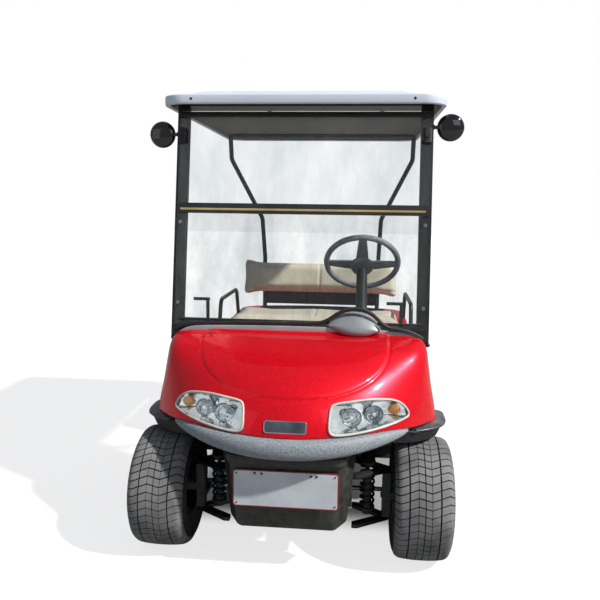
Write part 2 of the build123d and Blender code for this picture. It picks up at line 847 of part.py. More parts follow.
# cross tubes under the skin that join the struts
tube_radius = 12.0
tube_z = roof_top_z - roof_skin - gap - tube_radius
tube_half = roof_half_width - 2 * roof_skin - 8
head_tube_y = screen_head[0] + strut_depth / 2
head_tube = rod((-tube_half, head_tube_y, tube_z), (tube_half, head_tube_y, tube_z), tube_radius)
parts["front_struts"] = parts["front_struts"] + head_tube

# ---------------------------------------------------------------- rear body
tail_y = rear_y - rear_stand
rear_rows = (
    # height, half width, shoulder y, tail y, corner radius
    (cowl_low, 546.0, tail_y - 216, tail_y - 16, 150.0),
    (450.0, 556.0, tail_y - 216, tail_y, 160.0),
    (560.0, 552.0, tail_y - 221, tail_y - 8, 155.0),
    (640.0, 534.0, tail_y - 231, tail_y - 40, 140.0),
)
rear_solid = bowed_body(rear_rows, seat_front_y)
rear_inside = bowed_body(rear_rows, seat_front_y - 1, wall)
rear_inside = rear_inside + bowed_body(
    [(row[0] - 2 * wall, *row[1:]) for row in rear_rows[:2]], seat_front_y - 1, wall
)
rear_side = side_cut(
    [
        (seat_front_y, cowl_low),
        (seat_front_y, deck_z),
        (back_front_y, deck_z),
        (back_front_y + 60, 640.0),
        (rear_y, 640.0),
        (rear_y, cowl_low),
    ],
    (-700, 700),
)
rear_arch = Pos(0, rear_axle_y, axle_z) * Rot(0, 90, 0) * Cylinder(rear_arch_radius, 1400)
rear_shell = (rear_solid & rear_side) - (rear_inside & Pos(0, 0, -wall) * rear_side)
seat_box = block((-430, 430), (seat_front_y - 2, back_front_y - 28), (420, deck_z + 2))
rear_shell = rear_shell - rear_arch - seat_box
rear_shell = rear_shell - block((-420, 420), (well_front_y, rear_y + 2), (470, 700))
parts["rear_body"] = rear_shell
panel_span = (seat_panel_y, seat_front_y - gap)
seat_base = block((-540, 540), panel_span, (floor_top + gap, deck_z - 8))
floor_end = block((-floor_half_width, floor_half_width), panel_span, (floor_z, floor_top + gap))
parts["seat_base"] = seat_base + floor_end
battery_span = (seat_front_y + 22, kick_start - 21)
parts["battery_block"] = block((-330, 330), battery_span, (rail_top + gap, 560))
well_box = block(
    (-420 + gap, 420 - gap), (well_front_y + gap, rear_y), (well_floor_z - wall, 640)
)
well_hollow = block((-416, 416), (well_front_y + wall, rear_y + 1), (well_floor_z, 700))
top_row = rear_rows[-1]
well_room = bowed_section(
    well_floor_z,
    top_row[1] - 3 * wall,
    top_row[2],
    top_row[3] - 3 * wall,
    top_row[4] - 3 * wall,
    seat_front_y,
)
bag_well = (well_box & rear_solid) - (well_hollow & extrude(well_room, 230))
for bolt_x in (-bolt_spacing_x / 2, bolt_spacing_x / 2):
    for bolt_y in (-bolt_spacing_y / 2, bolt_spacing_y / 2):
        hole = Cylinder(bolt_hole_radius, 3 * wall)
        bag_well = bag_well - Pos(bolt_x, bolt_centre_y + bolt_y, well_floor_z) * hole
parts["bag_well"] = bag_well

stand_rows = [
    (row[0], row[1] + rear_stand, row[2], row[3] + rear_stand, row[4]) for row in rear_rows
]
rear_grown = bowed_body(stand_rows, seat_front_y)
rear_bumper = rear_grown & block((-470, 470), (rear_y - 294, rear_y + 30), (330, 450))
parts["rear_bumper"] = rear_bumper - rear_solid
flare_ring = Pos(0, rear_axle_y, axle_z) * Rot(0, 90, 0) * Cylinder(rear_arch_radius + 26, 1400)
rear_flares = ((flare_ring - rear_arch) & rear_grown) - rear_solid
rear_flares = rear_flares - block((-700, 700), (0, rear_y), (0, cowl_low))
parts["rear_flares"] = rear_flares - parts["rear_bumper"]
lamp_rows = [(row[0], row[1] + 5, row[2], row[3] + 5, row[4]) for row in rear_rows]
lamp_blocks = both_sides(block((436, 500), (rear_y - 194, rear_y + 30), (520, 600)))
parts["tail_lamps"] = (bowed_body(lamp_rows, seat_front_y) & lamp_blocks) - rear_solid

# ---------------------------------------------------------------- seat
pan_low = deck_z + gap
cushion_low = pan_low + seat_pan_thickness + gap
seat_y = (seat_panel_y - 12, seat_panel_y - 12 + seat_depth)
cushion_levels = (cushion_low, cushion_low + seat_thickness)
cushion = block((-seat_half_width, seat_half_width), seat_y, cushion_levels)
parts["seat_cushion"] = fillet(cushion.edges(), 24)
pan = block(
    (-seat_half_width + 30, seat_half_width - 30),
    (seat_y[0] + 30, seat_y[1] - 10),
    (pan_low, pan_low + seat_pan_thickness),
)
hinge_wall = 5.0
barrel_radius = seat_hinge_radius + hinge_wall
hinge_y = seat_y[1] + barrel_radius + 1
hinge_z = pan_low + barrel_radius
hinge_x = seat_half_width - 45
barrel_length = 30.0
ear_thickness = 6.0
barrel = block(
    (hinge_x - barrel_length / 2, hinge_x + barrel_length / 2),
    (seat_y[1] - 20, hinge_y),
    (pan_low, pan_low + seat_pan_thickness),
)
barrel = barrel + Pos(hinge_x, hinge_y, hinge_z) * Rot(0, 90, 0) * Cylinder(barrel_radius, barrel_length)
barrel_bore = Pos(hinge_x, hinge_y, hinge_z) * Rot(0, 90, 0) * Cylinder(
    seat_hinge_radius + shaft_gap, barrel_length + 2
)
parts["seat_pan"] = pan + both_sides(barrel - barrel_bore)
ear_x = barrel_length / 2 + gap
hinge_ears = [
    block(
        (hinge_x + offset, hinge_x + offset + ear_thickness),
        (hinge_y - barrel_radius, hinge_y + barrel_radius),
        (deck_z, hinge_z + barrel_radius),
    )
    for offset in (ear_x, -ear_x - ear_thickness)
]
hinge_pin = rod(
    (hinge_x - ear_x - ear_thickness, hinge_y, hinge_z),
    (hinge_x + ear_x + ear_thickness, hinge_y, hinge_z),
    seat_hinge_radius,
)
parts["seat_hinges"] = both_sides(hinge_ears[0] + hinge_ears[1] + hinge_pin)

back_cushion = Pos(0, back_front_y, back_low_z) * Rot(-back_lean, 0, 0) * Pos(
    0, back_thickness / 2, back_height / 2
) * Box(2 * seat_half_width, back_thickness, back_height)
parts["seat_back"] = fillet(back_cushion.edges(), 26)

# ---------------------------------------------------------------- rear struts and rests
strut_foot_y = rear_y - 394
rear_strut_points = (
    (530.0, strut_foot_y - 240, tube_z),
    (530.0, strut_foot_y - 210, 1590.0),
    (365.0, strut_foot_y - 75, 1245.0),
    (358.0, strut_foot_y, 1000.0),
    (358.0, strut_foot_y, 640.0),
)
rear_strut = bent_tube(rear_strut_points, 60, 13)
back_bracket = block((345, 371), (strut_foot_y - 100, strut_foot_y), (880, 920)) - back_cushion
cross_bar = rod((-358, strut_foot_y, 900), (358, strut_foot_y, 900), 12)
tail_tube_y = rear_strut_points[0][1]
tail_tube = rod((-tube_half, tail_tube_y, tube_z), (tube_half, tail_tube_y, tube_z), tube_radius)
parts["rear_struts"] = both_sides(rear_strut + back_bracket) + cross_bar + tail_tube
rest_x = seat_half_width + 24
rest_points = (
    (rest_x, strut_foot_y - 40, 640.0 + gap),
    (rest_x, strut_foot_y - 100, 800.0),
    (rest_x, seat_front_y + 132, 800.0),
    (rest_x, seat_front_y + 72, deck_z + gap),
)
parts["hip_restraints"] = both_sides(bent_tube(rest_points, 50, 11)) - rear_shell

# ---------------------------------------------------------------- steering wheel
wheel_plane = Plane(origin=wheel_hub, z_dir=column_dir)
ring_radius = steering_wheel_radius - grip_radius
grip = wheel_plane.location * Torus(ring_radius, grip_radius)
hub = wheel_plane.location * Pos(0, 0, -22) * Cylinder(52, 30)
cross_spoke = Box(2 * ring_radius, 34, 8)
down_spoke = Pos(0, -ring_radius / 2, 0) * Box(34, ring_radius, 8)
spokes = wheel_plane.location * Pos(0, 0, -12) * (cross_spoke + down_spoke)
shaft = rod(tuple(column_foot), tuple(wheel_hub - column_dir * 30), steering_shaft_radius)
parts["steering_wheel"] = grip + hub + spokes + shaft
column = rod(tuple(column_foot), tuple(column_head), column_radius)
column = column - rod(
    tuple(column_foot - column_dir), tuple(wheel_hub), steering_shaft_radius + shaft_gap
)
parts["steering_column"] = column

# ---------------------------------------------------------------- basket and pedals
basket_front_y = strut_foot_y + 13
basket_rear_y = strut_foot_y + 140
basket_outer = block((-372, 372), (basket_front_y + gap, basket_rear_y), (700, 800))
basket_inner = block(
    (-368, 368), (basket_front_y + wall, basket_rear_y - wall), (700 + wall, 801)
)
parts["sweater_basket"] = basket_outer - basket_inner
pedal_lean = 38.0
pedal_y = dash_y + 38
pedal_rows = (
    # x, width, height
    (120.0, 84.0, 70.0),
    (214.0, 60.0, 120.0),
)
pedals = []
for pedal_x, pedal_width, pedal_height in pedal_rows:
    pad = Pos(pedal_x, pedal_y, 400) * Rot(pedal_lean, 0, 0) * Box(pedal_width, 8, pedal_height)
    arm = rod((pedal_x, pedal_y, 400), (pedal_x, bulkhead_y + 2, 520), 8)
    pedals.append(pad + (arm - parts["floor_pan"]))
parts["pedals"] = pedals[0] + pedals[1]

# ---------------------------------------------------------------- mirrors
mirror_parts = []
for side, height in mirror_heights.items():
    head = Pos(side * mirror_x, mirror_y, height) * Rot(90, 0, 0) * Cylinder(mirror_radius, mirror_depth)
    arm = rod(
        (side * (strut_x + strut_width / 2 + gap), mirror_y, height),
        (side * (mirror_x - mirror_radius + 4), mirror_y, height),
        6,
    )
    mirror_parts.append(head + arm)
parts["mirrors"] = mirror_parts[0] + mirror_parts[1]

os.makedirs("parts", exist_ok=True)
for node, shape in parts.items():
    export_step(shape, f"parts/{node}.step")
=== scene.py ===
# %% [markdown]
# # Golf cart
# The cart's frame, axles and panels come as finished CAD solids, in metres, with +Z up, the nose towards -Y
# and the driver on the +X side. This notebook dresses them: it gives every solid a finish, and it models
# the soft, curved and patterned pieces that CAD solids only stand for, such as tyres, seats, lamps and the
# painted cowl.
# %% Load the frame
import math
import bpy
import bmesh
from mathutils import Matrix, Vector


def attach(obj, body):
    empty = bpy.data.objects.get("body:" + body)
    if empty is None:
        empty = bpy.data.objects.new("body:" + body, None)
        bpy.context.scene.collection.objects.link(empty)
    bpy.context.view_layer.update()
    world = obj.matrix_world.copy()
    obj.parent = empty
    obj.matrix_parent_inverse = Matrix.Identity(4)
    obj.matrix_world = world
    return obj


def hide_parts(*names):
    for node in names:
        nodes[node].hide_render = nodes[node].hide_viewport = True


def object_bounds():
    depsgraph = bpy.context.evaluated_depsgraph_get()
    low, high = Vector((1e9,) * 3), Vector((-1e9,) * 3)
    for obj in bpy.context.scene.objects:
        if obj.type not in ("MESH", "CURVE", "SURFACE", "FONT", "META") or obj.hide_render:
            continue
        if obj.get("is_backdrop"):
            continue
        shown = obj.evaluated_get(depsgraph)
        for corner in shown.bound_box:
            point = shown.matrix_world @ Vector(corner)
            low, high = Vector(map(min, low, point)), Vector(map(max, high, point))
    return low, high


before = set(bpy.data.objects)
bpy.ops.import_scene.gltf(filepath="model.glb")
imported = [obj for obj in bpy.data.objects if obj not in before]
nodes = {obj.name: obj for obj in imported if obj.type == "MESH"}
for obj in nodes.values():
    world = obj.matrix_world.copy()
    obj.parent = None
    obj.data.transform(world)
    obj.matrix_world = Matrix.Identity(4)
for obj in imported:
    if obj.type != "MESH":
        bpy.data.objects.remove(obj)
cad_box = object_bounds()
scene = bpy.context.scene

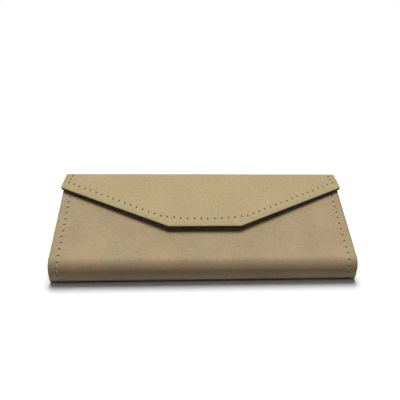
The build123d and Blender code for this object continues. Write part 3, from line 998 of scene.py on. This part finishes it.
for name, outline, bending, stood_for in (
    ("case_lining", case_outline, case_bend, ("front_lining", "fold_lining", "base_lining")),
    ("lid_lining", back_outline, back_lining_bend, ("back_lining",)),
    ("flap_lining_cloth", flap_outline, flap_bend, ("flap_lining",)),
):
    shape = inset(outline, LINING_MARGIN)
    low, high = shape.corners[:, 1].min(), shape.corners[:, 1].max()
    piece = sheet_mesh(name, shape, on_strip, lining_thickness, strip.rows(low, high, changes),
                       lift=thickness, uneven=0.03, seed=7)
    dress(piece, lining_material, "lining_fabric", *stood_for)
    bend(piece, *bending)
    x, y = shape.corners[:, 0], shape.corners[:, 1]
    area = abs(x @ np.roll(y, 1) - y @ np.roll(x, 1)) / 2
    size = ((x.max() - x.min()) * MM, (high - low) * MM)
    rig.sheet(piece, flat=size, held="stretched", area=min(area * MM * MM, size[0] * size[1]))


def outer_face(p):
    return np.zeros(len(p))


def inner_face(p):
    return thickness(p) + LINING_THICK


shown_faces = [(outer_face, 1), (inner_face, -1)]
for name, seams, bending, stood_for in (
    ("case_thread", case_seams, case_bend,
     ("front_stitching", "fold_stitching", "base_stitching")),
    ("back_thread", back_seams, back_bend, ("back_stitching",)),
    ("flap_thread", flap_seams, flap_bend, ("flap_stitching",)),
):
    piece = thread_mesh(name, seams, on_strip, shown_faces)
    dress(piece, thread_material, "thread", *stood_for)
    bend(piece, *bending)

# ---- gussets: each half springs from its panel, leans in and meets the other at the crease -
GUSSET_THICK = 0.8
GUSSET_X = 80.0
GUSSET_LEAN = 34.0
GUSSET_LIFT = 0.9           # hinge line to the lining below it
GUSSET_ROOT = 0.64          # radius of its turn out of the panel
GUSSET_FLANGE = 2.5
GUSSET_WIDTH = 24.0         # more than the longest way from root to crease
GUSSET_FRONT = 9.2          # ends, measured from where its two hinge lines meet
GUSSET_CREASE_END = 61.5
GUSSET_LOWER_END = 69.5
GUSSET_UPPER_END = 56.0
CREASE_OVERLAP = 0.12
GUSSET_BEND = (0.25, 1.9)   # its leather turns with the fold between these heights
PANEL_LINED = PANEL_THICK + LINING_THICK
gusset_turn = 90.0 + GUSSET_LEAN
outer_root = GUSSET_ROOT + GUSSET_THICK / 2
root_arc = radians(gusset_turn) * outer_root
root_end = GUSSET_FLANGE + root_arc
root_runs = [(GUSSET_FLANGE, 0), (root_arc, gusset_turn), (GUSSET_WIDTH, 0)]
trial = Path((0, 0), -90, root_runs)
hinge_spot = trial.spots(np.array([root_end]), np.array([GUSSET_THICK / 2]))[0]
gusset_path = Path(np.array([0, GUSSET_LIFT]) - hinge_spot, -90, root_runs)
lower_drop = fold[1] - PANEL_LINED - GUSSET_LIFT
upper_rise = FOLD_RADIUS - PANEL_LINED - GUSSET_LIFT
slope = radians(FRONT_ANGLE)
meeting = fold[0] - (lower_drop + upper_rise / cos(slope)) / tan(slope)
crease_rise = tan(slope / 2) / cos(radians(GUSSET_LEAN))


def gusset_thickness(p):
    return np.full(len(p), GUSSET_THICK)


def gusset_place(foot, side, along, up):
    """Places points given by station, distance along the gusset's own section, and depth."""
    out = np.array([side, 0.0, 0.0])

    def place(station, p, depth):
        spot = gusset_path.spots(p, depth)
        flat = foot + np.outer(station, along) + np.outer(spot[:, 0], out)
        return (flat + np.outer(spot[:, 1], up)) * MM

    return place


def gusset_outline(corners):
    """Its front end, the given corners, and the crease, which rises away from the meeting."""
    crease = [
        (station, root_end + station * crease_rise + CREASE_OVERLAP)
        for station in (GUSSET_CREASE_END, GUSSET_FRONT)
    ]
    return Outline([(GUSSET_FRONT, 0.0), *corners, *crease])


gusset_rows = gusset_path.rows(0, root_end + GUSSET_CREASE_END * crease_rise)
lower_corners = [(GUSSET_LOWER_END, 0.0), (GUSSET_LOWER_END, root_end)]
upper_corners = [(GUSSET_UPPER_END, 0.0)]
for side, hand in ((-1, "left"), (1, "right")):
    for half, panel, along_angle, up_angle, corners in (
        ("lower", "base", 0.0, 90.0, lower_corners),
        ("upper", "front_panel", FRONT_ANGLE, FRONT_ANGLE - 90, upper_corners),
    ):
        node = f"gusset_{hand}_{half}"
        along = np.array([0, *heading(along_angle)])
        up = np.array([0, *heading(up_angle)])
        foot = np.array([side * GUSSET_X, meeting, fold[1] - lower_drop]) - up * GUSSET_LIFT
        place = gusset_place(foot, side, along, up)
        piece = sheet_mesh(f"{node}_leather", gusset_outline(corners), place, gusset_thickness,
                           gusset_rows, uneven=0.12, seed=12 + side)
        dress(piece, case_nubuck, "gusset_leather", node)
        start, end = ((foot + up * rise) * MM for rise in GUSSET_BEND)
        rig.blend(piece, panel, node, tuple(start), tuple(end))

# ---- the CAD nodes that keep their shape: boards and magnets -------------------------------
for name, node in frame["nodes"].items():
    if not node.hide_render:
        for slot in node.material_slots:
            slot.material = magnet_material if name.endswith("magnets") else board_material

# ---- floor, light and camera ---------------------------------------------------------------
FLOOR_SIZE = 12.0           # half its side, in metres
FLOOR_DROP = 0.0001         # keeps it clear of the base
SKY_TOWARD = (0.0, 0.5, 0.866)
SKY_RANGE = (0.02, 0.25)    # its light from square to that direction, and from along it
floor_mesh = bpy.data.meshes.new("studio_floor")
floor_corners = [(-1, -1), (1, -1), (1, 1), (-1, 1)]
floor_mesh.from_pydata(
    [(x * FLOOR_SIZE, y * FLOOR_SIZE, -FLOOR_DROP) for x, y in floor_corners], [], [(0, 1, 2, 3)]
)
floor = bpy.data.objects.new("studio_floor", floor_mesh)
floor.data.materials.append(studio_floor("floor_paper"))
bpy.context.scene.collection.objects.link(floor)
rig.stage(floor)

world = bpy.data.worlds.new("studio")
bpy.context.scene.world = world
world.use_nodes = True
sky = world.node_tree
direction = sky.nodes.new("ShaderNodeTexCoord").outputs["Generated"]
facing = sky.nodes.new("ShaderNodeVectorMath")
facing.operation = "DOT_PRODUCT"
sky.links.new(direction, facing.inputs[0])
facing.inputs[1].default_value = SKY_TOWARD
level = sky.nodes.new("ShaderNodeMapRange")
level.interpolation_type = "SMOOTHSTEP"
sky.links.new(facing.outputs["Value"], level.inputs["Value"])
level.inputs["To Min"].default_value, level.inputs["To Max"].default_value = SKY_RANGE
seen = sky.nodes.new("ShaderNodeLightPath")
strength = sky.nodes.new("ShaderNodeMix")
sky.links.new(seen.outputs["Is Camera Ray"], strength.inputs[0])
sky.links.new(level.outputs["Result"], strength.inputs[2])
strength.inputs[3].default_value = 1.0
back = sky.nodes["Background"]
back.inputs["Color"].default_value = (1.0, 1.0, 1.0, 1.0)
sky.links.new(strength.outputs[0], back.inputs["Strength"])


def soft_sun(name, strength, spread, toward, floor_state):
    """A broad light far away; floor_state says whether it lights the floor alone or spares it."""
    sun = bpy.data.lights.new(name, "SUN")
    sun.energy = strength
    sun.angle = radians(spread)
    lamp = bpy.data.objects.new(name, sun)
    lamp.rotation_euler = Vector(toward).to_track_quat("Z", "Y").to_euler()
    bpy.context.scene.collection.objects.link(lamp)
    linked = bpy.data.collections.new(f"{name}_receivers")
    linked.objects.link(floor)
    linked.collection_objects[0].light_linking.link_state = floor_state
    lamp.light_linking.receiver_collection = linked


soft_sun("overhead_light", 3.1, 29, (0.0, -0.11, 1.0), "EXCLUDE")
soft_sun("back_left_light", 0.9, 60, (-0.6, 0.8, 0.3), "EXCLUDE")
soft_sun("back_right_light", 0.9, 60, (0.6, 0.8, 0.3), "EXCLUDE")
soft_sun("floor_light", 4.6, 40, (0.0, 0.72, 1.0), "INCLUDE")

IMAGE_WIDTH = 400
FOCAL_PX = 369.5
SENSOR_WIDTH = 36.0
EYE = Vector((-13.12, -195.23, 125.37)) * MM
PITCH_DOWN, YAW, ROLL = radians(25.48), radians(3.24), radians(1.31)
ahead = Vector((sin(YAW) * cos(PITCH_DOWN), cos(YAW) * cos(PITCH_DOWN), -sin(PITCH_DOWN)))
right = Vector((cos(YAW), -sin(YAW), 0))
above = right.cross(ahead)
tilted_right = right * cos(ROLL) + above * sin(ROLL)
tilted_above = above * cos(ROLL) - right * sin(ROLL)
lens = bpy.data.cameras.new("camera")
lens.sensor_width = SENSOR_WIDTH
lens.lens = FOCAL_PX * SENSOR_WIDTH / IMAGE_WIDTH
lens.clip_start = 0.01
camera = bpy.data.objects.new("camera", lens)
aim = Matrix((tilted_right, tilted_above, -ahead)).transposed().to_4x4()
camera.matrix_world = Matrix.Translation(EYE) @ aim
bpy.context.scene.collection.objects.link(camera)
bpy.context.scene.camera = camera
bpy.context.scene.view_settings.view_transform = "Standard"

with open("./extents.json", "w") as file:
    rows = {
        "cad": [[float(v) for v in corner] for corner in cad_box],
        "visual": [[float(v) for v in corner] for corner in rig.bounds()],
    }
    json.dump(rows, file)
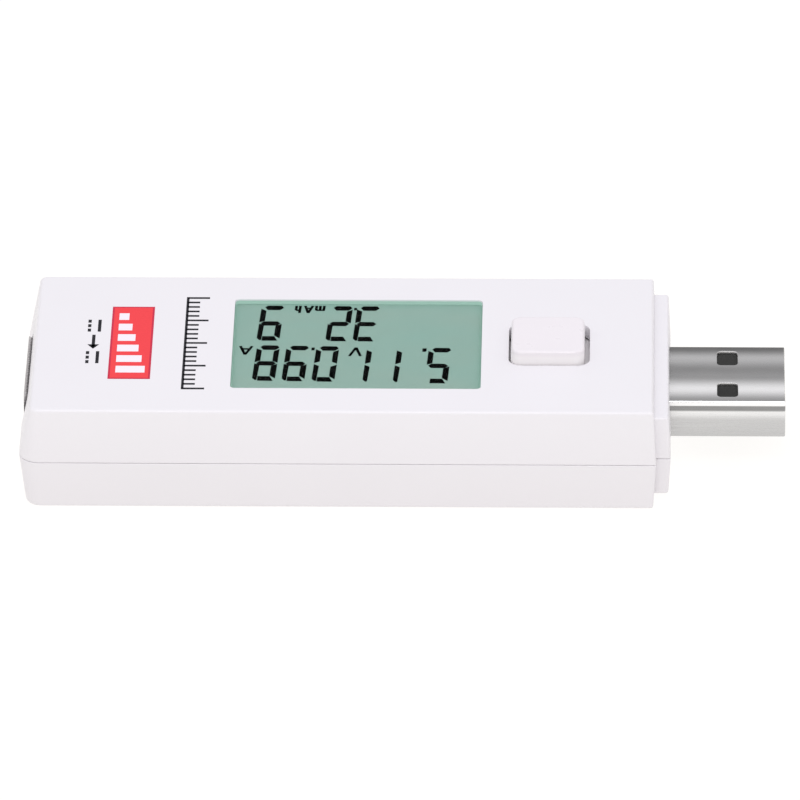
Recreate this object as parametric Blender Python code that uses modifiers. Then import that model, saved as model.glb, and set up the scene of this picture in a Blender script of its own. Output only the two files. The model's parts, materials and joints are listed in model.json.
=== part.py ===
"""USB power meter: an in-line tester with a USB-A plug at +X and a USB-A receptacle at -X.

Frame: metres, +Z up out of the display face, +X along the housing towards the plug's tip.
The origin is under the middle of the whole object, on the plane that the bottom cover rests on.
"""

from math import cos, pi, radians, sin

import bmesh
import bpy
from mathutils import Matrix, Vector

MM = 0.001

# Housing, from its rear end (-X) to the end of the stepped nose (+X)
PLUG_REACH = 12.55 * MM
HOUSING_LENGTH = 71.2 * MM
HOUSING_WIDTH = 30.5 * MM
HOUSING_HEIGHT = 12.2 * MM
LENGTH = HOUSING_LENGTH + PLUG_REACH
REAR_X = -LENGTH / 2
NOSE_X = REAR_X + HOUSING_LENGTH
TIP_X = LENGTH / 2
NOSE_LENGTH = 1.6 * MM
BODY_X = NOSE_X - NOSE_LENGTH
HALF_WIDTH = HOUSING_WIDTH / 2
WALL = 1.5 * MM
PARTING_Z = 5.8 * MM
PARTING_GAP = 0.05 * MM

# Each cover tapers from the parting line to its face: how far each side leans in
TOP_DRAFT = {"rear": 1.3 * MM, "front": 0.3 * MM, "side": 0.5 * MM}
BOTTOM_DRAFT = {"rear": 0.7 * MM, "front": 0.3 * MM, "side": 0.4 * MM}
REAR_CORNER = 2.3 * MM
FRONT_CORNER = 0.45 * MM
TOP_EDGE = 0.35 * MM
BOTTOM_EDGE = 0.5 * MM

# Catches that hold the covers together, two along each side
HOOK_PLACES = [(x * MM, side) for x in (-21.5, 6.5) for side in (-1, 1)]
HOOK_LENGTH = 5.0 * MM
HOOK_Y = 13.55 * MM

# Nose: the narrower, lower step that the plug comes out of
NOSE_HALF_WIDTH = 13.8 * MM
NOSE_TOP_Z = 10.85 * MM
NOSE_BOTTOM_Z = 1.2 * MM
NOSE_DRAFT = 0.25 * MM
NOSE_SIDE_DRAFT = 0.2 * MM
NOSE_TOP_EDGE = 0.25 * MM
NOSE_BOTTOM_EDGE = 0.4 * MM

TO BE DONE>
Give the number of lines above in which the word "high" occurs, with nothing else.

ANSWER TO THIS EXERCISE>
6